Me pregunto si estos juegos reflejan sus propias tensiones con un mundo a menudo caótico e imprevisible en el que intenta ir encontrando un orden y un sentido. Muchas veces tal sentido viene dado por nosotros: el teléfono sirve para hablar y se deja en la mesita; las pinturas son para dibujar y se meten en su caja, los cables están todos en un mismo cajón. Él aprende estos usos y los reproduce, a menudo con orgullo, en sus juegos. Pero va más allá. Casi cualquier objeto puede ser un teléfono si uno se lo acerca a la oreja y emite sonidos; como tales, los teléfonos de juguete han de tener un agujerito por el que meter el cargador (que Gabriele busca sin éxito), y cualquier agujerito puede ser una cerradura (aunque la llave, tras múltiples intentos, no entre). A veces coge un objeto y, con evidente satisfacción, se acerca al lugar que él ha decidido que le corresponde, para sorpresa de quienes lo observamos. A veces yo le digo: “¿se ha ido a dormir el cuento (o cualquier otra cosa)?” Y él me mira complacido. Si saco el objeto en cuestión y trato de devolverlo a “su” lugar, él suele insistir en colocarlo donde había decidido. El resultado, por supuesto, es que a nada que nos despistamos tenemos la impresión de vivir con un duendecillo en casa: y ya no nos sorprende casi nada.

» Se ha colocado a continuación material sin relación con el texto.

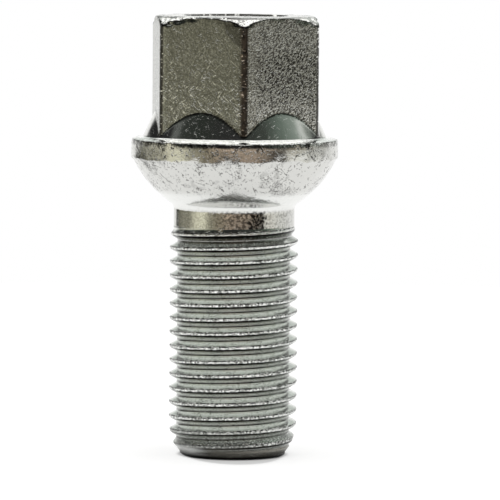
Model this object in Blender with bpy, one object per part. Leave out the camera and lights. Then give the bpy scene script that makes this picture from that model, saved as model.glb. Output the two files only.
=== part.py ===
# Wheel bolt with a ball seat: one steel forging with a rolled thread, standing on its threaded end.
#
# The bolt stands along +Z. Its origin is the centre of the threaded end's flat face, and the hexagon
# is turned so that a pair of its flats looks along +X and -X and two corners lie on +Y and -Y.
# From the bottom up it is: a chamfered thread, a plain shank, a spherical seat, a narrow rim, a cone
# that braces the foot of the hexagon, and the hexagon with its crowned top.
#
# A turned blank, a helical thread and the hexagon are modelled one by one and united into one solid.

import math

import bmesh
import bpy
from mathutils import Matrix, Vector

MM = 0.001

# Thread, metric M14 x 1.5, right hand
THREAD_DIAMETER = 13.86 * MM
THREAD_PITCH = 1.5 * MM
THREAD_DEPTH = 0.87 * MM
THREAD_HALF_ANGLE = math.radians(30)
THREAD_CREST_WIDTH = 0.19 * MM
THREAD_ROOT_DROP = 0.03 * MM
THREAD_LENGTH = 23.6 * MM
THREAD_START_ANGLE = math.radians(-99.5)
THREAD_RUNOUT_LENGTH = 2.0 * MM
THREAD_LIP = 0.12 * MM

# Threaded end
END_FACE_DIAMETER = 11.7 * MM
END_CHAMFER_ANGLE = math.radians(28)

# Plain shank
SHANK_DIAMETER = 12.86 * MM
SHANK_LENGTH = 26.7 * MM
SHANK_FILLET_RADIUS = 0.6 * MM

# Spherical seat and its rim
SEAT_BALL_RADIUS = 12.0 * MM
SEAT_END_ANGLE = math.radians(23.5)
RIM_DIAMETER = 22.0 * MM
RIM_HEIGHT = 1.6 * MM
RIM_EDGE_RADIUS = 0.2 * MM
RIM_TOP_SLOPE = math.radians(16)

# Cone under the hexagon
CONE_HALF_ANGLE = math.radians(25.5)
CONE_FOOT_MARGIN = 0.08 * MM
CONE_TIP_INSET = 0.5 * MM

# Hexagon, 17 mm spanner size
HEX_ACROSS_FLATS = 16.9 * MM
HEX_EDGE_RADIUS = 0.35 * MM
HEAD_HEIGHT = 13.2 * MM
CROWN_FLAT_DIAMETER = 14.4 * MM
CROWN_RADIUS = 3.3 * MM

# How finely round shapes are cut into facets
TURNED_SEGMENTS = 64
THREAD_SEGMENTS = 48
BALL_STEPS = 7
SMALL_ARC_STEPS = 3
SMOOTH_ANGLE = math.radians(28)

# How far shapes that are united reach into each other, and how far a cutter clears what it cuts
OVERLAP = 1.0 * MM
CLEARANCE = 2.0 * MM
WELD_DISTANCE = 0.001 * MM
COLLAR_SHARE_OF_RUNOUT = 1 / 8

ZINC_GREY = (0.55, 0.55, 0.53, 1.0)
ZINC_ROUGHNESS = 0.32

thread_radius = THREAD_DIAMETER / 2
thread_root_radius = thread_radius - THREAD_DEPTH
shank_radius = SHANK_DIAMETER / 2
rim_radius = RIM_DIAMETER / 2
end_face_radius = END_FACE_DIAMETER / 2
hex_flat_radius = HEX_ACROSS_FLATS / 2
hex_corner_radius = hex_flat_radius / math.cos(math.pi / 6)

# The ball runs up to the rim. One that is smaller than the rim ends at SEAT_END_ANGLE below its
# equator instead, and a flat shoulder goes from there out to the rim.
seat_edge_radius = min(rim_radius, SEAT_BALL_RADIUS * math.cos(SEAT_END_ANGLE))

# Heights above the end face, from the shank up
ball_centre = SHANK_LENGTH + math.sqrt(SEAT_BALL_RADIUS**2 - shank_radius**2)
rim_bottom = ball_centre - math.sqrt(SEAT_BALL_RADIUS**2 - seat_edge_radius**2)
rim_top = rim_bottom + RIM_HEIGHT
cone_foot_radius = hex_corner_radius + CONE_FOOT_MARGIN
cone_foot = rim_top + (rim_radius - cone_foot_radius) * math.tan(RIM_TOP_SLOPE)
cone_tip_radius = hex_flat_radius - CONE_TIP_INSET
cone_tip = cone_foot + (cone_foot_radius - cone_tip_radius) / math.tan(CONE_HALF_ANGLE)
head_top = rim_top + HEAD_HEIGHT


def arc(centre_r, centre_z, radius, start, end, steps):
    """Points (r, z) along an arc in the half plane, both ends included, angles counted from +R to +Z."""
    angles = [start + (end - start) * i / steps for i in range(steps + 1)]
    return [(centre_r + radius * math.cos(a), centre_z + radius * math.sin(a)) for a in angles]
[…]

Por las noches, cuando Gabriele ya se ha dormido, yo me dedico a recoger todos sus juguetes y devolverlos a su sitio. No sé por qué, pero es algo que hago con gusto. Me afano en buscar todas las pinturas, las bolas, las piezas… y me voy a la cama algo disgustada si ese día se nos ha perdido algo. Creo que para Gabriele es importante comprobar que su caos no se apodera del mundo; que puede jugar a buscar a las cosas su propio lugar, o lanzarlas por el aire, o desarmarlas y darles cualquier otro uso; pero que al día siguiente, casi por arte de magia, todo ha vuelto a su sitio, en un ciclo que se repite cada noche. Quizá esto aumente su confianza en una realidad benévola que se puede transformar, en la que hay huequitos para cada cosa, para que nada importante sea olvidado ni quede a la intemperie; una realidad en la que, a la vez, su atención dispersa y cambiante sea encauzada y contenida, y el sentido del mundo y de las cosas se vaya construyendo poco a poco, de forma siempre compartida.